On December 7, 2006, HGC/Two Pierce Limited Partnership (the Seller), an Illinois limited partnership, and Wells Operating Partnership, L.P. (the Purchaser), a Delaware limited partnership, closed on a Purchase and Sale Agreement, which was entered into as of November 30, 2006, whereby the Seller agreed to sell its ownership interests in a twenty-seven story office building containing approximately 487,027 square feet of rentable area, and the related four-story parking structure accommodating approximately 1,374 parking spaces (collectively referred to as the Building), located at Two Pierce Road, Itasca, Illinois. AJG Two Pierce, Inc., a wholly-owned subsidiary of Gallagher, has a 60% ownership interest in HG/Two Pierce, L.L.C., an Illinois limited liability company, which has a 100% ownership interest in the Seller. In addition, Gallagher leases approximately 63% of the Building for its home office and several of its subsidiary operations.

Pursuant to the sale transaction, the total purchase price paid by Purchaser for the Building was $83.8 million. In addition, the Purchaser also reimbursed the Seller for a prepayment fee equal to $4.8 million incurred by the Seller in connection with the prepayment of the current mortgage and other loan documents. The outstanding balance on the mortgage as of the sale date was $75.2 million. Based on its ownership in the Seller, Gallagher is entitled to receive cash proceeds of approximately $8.0 million related to the sale, which will result in a pretax loss to Gallagher of approximately $4.5 million that will be recorded in fourth quarter 2006 in the Financial Services Segment.

In Gallagher’s Form 8-K dated October 24, 2006 related to a press release setting forth its third quarter 2006 earnings, Gallagher provided guidance for its Financial Services Segment for fourth quarter 2006. Notwithstanding the impact of the events described above, considering the level of the anticipated average oil price for fourth quarter 2006 and resulting IRC Section 29 tax credit phase-out, Gallagher believes that its Financial Services Segment operating results for fourth quarter 2006 will still be within the earnings per share ranges previously provided.
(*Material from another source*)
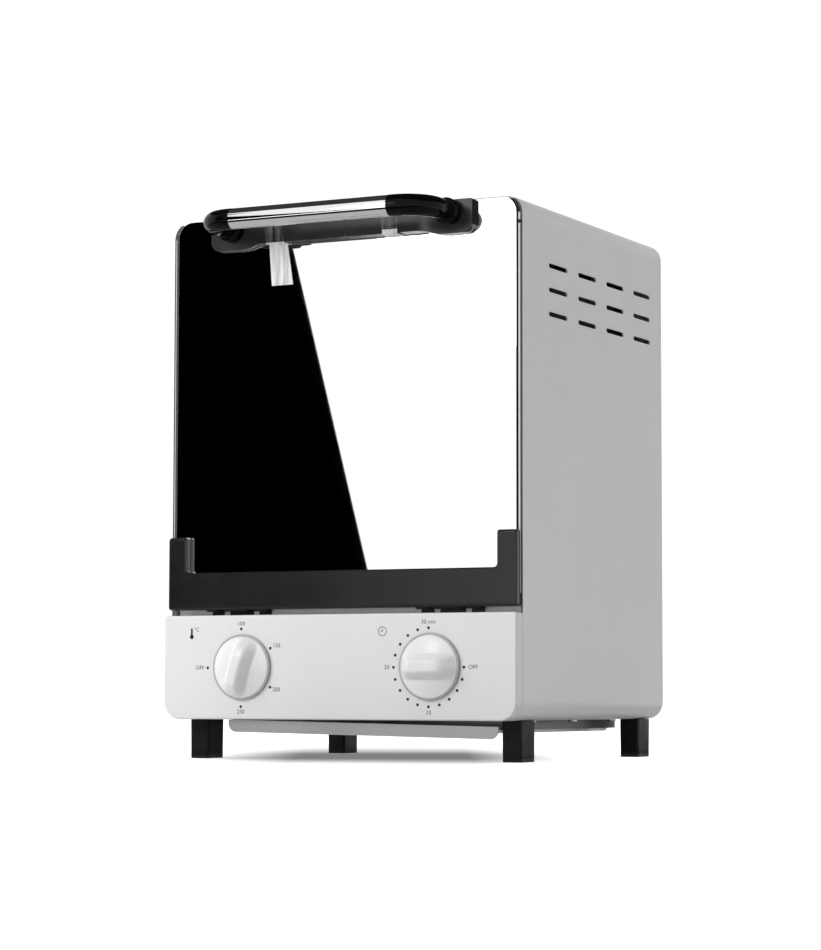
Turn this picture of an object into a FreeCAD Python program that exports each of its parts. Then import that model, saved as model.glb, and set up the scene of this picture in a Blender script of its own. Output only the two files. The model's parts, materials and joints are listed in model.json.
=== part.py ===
import FreeCAD, Part
import os
from math import asin, radians, sin, sqrt, tan

# Dry heat sterilizer: a small bench oven with a drop-down mirrored glass door.
# All sizes are in millimetres. X runs left to right, Y from the panel's front plane to the back,
# Z up from the floor. Everything is moved along Y at the end, so that the origin is below the middle.

# Housing
body_width = 244.0
body_depth = 230.0
body_height = 315.2
foot_height = 24.8
panel_height = 64.5
corner_radius = 11.0
sheet = 1.0
seat_gap = 0.1
run_gap = 0.3
cut_over = 2.0
quarter_turn = 90.0
full_turn = 360.0

# Outer shell
shell_setback = 9.2
shell_return = 25.0
rear_flange = 12.0
shell_relief_height = 2.0
slot_width = 3.0
slot_bridge = 16.5
slot_last_space = 34.7
slot_column_count = 4
slot_first_y = 61.8
slot_pitch_z = 14.9
slot_row_count = 3
slot_top_drop = 37.9

# Control panel
panel_sheet = 1.2
panel_edge_radius = 1.2
panel_top_radius = 1.6
panel_shelf_inset = 2.5
control_inset = 57.0
control_height = 32.2
shaft_hole_radius = 3.6

# Front frame, which surrounds the door
frame_side_gap = 1.5
surround_bottom_rise = 11.5
surround_top_drop = 11.0
sill_y = 14.6
sill_rise = 4.0
frame_top_drop = 1.3
frame_side_inset = 1.4

# Door glass and its inner frame
glass_setback = 8.0
glass_thickness = 3.5
glass_top_drop = 0.7
glass_bottom_rise = 13.5
glass_corner = 10.0
door_frame_depth = 7.5
door_frame_sheet = 1.0
door_frame_inset = 2.4
door_frame_rail = 19.0
door_frame_drop = 3.2
door_frame_lip = 2.0
door_frame_corner = 7.0
door_rear_gap = 0.7
top_edge_gap = 0.7

# Hinge strip
strip_setback = 2.35
strip_inset = 0.9
strip_rise = 3.5
strip_height = 23.3
strip_lug_width = 13.0
strip_lug_height = 22.4
strip_edge_radius = 2.0
strip_corner_radius = 2.5
strip_bevel = 0.8
strip_front_radius = 1.8
pocket_gap = 0.4

# Hinges
hinge_setback = 7.6
hinge_rise = 5.9
hinge_inset = 48.4
hinge_length = 42.2
knuckle_radius = 3.5
knuckle_length = 8.0
door_knuckle_length = 16.0
pin_radius = 1.5
pin_play = 0.05
pin_head_radius = 2.2
pin_head_length = 0.8
ear_thickness = 3.0
hinge_plate_thickness = 1.2
hinge_plate_rise = 0.4
hinge_plate_height = 7.6
hinge_notch_height = 4.2
hinge_leaf_thickness = 1.1
hinge_leaf_depth = 9.8
hinge_arm_depth = 3.0

# Handle
plate_inset = 30.5
plate_thickness = 4.6
plate_top_drop = 0.1
plate_lobe_height = 20.6
plate_middle_height = 17.6
plate_lobe_width = 20.0
plate_lobe_run = 17.0
plate_corner = 6.0
plate_top_corner = 1.5
handle_drop = 8.4
handle_reach = 33.0
bar_radius = 6.5
bar_wall = 1.2
elbow_reach = 21.5
elbow_radius = 6.6
elbow_straight = 3.0
handle_post_inset = 46.0
collar_radius = 8.2
collar_length = 7.0
collar_edge = 1.6
spigot_length = 8.0
handle_screw_radius = 2.0
handle_screw_depth = 12.0
handle_screw_head_radius = 4.0
handle_screw_head_length = 2.5
handle_screw_access = 4.4

# Clear tape strips, as distances from the plate's lobes and heights below the top of the glass
tape_thickness = 0.3
left_tape_top = (1.8, 14.0)
left_tape_bottom = (4.6, 19.6)
left_tape_end_drop = 44.2
right_tape_top = (25.4, 13.8)
right_tape_bottom = (20.8, 14.4)
right_tape_end_drop = 48.0
tape_start_drop = 6.5

# Knobs
knob_radius = 20.3
knob_height = 10.8
knob_gap = 0.7
knob_rim = 0.6
knob_cap_radius = 18.8
knob_shoulder = 1.3
knob_face_height = 4.6
knob_grip_width = 6.4
knob_grip_foot = 15.6
knob_grip_radius = 18.2
knob_grip_top_radius = 16.6
knob_hollow_share = 0.32
knob_grip_edge = 1.0
knob_cavity_radius = 16.0
knob_cavity_depth = 2.2
knob_hub_radius = 6.5
temperature_knob_turn = 17.0
timer_knob_turn = quarter_turn
shaft_radius = 3.0
shaft_play = 0.05
shaft_in_knob = 7.0
shaft_in_body = 16.0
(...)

This Form 8-K may contain certain forward-looking statements relating to future results. The Private Securities Litigation Reform Act of 1995 provides a safe harbor for forward-looking statements. These forward-looking statements are subject to certain risks and uncertainties that could cause actual results to differ materially from those expected, depending on a variety of factors such as changes in worldwide and national economic conditions, changes in premium rates and in insurance markets generally and changes in securities and fixed income markets as well as developments in the areas of tax legislation and crude oil prices. Please refer to our filings with the Securities and Exchange Commission, including Item 1, “Business – Information Concerning Forward-Looking Statements” and Item 1A, “Risk Factors”, of our Annual Report on Form 10-K, for a more detailed discussion of these factors.
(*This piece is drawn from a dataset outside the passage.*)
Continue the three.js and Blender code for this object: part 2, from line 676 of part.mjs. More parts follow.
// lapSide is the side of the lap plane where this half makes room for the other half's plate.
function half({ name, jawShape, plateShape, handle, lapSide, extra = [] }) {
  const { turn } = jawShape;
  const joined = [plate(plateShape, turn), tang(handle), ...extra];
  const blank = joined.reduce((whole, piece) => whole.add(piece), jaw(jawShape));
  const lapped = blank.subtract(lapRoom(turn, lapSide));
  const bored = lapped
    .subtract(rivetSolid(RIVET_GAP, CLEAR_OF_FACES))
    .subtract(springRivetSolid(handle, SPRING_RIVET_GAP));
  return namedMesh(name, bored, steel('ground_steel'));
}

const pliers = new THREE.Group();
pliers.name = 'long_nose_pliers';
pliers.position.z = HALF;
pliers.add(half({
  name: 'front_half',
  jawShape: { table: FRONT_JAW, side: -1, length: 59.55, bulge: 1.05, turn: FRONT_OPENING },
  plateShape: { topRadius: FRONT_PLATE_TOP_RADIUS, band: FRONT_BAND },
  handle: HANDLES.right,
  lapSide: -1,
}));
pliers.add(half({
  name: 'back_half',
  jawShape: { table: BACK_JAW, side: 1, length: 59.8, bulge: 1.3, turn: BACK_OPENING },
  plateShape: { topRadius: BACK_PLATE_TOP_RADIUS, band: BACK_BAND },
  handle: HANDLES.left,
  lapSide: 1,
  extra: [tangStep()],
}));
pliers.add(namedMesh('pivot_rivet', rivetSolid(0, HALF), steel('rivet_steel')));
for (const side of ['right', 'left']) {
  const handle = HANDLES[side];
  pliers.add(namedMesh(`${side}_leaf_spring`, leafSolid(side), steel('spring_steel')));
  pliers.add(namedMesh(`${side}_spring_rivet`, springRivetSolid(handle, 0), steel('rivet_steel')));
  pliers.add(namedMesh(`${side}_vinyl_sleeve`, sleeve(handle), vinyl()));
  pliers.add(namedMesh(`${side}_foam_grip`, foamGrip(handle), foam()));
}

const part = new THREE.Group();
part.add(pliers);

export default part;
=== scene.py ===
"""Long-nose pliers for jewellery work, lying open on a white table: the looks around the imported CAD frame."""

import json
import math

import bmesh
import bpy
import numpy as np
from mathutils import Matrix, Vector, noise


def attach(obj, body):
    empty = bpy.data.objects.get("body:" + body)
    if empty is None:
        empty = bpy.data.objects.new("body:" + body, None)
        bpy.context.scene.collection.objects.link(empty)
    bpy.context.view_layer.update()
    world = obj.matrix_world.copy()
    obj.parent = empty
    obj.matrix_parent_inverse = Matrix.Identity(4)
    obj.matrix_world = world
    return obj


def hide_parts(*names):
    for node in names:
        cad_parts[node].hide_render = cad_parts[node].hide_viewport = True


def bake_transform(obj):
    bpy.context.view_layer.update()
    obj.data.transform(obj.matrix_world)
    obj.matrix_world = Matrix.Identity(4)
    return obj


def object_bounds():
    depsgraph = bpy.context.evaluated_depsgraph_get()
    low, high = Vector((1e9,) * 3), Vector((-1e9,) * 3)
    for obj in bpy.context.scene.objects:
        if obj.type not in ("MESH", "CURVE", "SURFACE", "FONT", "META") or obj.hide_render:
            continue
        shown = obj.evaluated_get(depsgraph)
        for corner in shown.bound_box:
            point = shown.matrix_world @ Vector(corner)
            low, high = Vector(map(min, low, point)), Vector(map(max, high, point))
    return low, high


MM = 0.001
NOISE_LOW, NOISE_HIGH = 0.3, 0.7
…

Item 9.01. Financial Statements and Exhibits

Exhibit Index

 

10.5.2    Amendment No. 16 to the Lease Agreement between Arthur J. Gallagher & Co. and Wells REIT-Two Pierce Place, LLC, a Delaware limited liability company, dated December 7, 2006.
10.41    Purchase and Sale Agreement by and between HGC/Two Pierce Limited Partnership, an Illinois limited partnership, and Wells Operating Partnership, L.P., a Delaware limited partnership, dated November 30, 2006.


Signature

Pursuant to the requirements of the Securities Exchange Act of 1934, the registrant has duly caused this report to be signed on its behalf by the undersigned hereunto duly authorized.

 

    Arthur J. Gallagher & Co.
Date: December 8, 2006     /s/ Richard C. Cary
    Richard C. Cary
    Controller and Chief Accounting Officer
    (duly authorized officer)


Arthur J. Gallagher & Co.

Current Report On Form 8-K

Exhibit Index

 

Exhibit No.   

Description

10.5.2    Amendment No. 16 to the Lease Agreement between Arthur J. Gallagher & Co. and Wells REIT-Two Pierce Place, LLC, a Delaware limited liability company, dated December 7, 2006.
10.41    Purchase and Sale Agreement by and between HGC/Two Pierce Limited Partnership, an Illinois limited partnership, and Wells Operating Partnership, L.P., a Delaware limited partnership, dated November 30, 2006.